━━ Data lines ━━
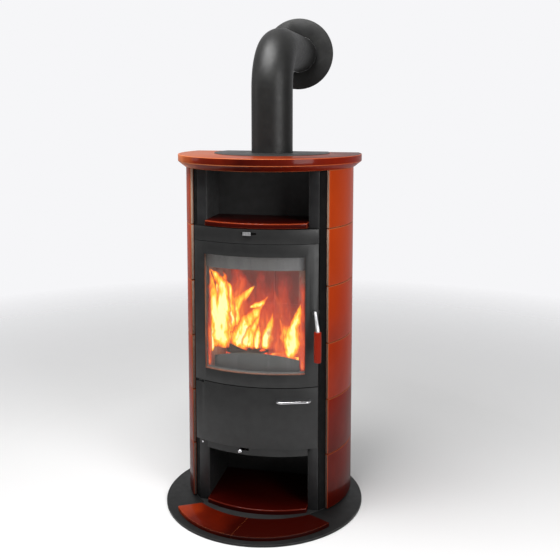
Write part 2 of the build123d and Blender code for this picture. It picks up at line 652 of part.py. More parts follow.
━━━
━━ Data lines ━━
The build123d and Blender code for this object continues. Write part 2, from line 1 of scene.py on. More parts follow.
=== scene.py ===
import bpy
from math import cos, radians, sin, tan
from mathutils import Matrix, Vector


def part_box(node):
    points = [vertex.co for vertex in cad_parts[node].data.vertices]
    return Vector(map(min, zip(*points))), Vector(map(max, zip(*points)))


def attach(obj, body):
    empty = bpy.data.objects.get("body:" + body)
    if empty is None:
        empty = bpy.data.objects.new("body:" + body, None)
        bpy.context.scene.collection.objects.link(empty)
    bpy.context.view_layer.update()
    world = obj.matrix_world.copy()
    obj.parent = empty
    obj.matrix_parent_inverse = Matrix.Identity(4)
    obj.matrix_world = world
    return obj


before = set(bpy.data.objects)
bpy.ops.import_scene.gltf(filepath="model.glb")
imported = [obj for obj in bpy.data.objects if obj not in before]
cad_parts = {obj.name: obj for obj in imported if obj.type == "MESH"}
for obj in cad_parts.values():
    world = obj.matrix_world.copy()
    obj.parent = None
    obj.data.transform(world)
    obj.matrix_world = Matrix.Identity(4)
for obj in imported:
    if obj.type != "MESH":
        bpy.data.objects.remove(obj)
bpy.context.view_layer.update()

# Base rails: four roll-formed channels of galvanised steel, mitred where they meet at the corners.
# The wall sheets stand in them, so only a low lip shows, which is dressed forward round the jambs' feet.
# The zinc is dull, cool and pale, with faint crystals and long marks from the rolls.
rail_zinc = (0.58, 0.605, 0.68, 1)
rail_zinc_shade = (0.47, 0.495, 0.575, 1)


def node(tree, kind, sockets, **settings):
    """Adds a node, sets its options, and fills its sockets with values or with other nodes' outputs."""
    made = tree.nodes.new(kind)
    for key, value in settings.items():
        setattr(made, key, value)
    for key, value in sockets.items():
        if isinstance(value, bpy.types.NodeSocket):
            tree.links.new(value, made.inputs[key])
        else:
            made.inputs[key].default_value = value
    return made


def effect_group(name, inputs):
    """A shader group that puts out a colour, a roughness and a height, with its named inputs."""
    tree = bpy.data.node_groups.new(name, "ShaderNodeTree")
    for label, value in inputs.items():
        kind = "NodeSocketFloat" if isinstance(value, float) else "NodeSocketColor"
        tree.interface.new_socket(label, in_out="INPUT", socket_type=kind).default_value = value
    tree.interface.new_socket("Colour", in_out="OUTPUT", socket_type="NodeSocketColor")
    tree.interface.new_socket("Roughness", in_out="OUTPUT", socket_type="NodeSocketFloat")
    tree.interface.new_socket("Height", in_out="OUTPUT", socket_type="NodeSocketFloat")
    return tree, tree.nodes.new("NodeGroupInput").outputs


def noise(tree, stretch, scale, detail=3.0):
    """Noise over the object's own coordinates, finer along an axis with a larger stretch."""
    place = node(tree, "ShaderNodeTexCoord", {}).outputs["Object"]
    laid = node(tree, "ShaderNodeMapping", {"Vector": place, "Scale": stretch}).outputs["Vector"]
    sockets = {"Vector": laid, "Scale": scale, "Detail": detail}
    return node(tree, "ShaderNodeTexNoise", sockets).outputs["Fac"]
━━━
What the task requires
Note every line above where the string "Write" shows up, and copy those lines.

Task response
Write part 2 of the build123d and Blender code for this picture. It picks up at line 652 of part.py. More parts follow.
The build123d and Blender code for this object continues. Write part 2, from line 1 of scene.py on. More parts follow.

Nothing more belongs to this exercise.